After the Inferno, Neumann completed a series of grotesques in which humans do eternal battle with creatures while morphing into monsters themselves, all suspended in his signature non-space. He also made a series of fourteen prints based on Edvard Munch’s anti-Eden fairytale Alpha and Omega in which a man, a woman, and a succession of animals vie for one another’s love with disastrous results. These figures resemble those found in medieval manuscripts in their simple yet sure rendering. Neumann makes the trials and tribulations of these mythical beings appear both timeless and immediate with his masterful technique and instinctive editing out of unnecessary detail.
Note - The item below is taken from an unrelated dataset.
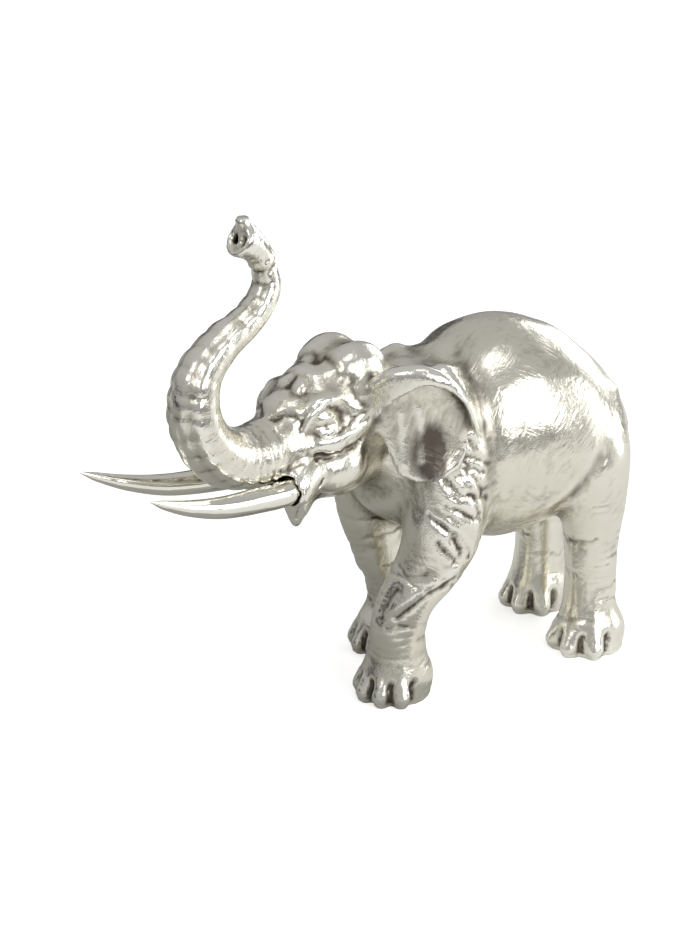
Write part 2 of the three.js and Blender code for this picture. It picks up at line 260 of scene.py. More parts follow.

The Neumann family survived World War II and were able to go on with their lives, but in 1953, Marianne, their only child, committed suicide. Characteristically, Neumann did not directly address this tragedy in his art. From the 40s onward his work became increasingly abstract, losing the urgency and specificity of his 20s and 30s high-water mark. Thankfully, both the Rare Nest and State Street Gallery exhibits concentrate on that earlier, more productive period. Both shows feature the occasional oil or watercolor, but the main attraction is Neumann’s many drawings and prints. Whether rendered in pencil, litho crayon, or lino cutter, Neumann’s series on human travails—while inspired by Dante and other literary sources—forms a unique body of work worthy of greater attention.

Though Otto Neumann was lumped in with the Expressionists as a “Degenerate Artist” by the Nazis, he doesn’t easily fit their mold. His art is quieter, less emotionally direct, and less improvisational than theirs. Even though he didn’t directly address the wars and other tragedies he lived through (as Rare Nest’s Keith Bringe points out on the show card, quoting Dante’s Inferno, Canto 3: The Ante-Inferno,”These are the souls that—when alive—refused to take sides on the great political and moral issues”), Neumann wrestled with the issues of his day in his own way. His grasping, stumbling strugglers feel their way through a hopeless void: his silent, melancholy, allegorical evocation of Germany in the first half of the last century.